Since its release, Happy Together has been described as the "most acclaimed gay Asian film", remaining in the public consciousness.

South African singer, songwriter, and actor Nakhane cited Happy Together as one of their three favourite films of all time.

James Laxton, the cinematographer for the critically acclaimed film Moonlight (2016), explained in a Time article that he was inspired by Happy Together and another Wong work, In the Mood for Love (2000). The use of natural and ambient light mixed with small warm fill lights, as well as touches of colour enlightened Laxton to create a "dream-like sense of reality" in his film. More specifically, he cited the scene where Chiron's mother scolds him and the pink light emanates from her bedroom as particularly inspired by Wong Kar-wai's works.

The 2006 Russian sitcom Happy Together, a remake of Married... with Children, took its name from the name of the film.

At the 2017 Golden Horse Awards, Happy Together was re-screened in celebration of the film's 20th anniversary.
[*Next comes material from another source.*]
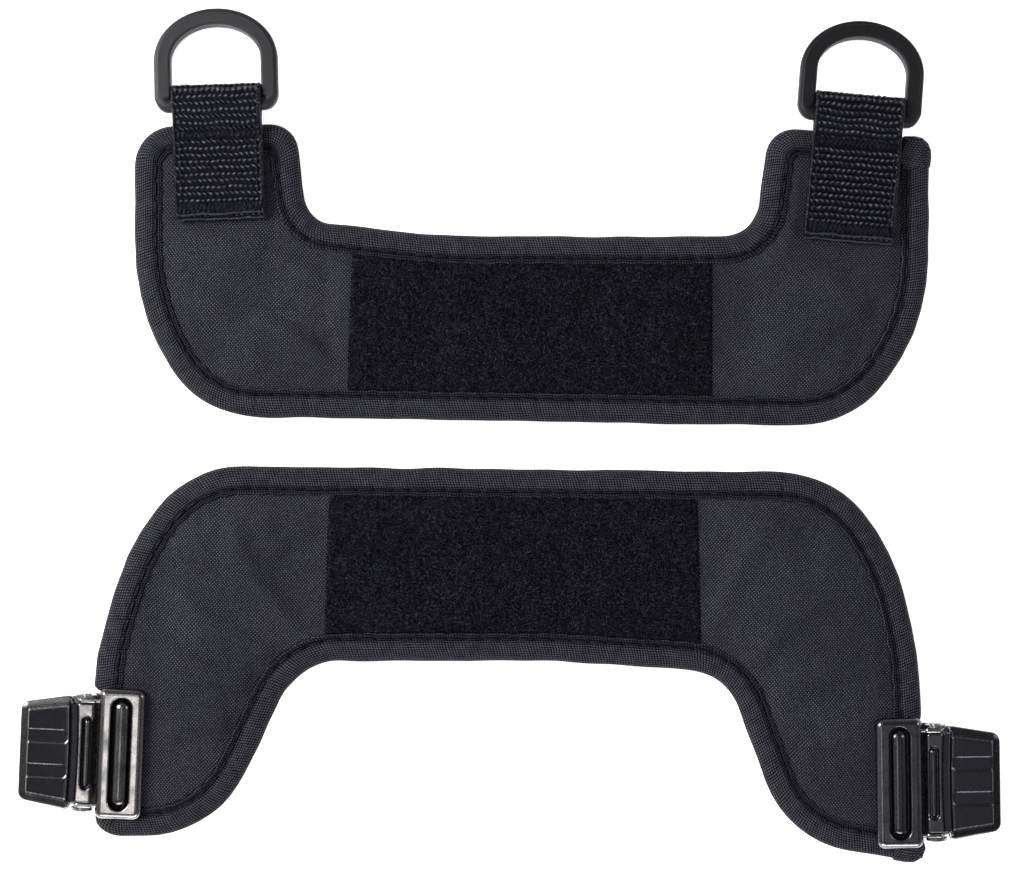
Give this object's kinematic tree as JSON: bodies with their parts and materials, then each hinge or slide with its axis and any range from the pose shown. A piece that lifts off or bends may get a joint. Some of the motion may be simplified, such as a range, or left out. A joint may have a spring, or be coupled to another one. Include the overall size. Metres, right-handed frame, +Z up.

The main promotional poster for the award ceremony used a screenshot from the film of the main actors as well as shots of the Iguazu Falls.

At the 2022 Buenos Aires International Festival of Independent Cinema, Happy Together was re-screened in celebration of the film's 25th anniversary. Rolling Stone magazine called this a "non-official protagonist of the festival", since the debut documentary film, BJ: The Life and Times of Bosco and Jojo, was premiered in the festival ("Special Nights" section), narrating the encounter with the Hong Kong filmmaker.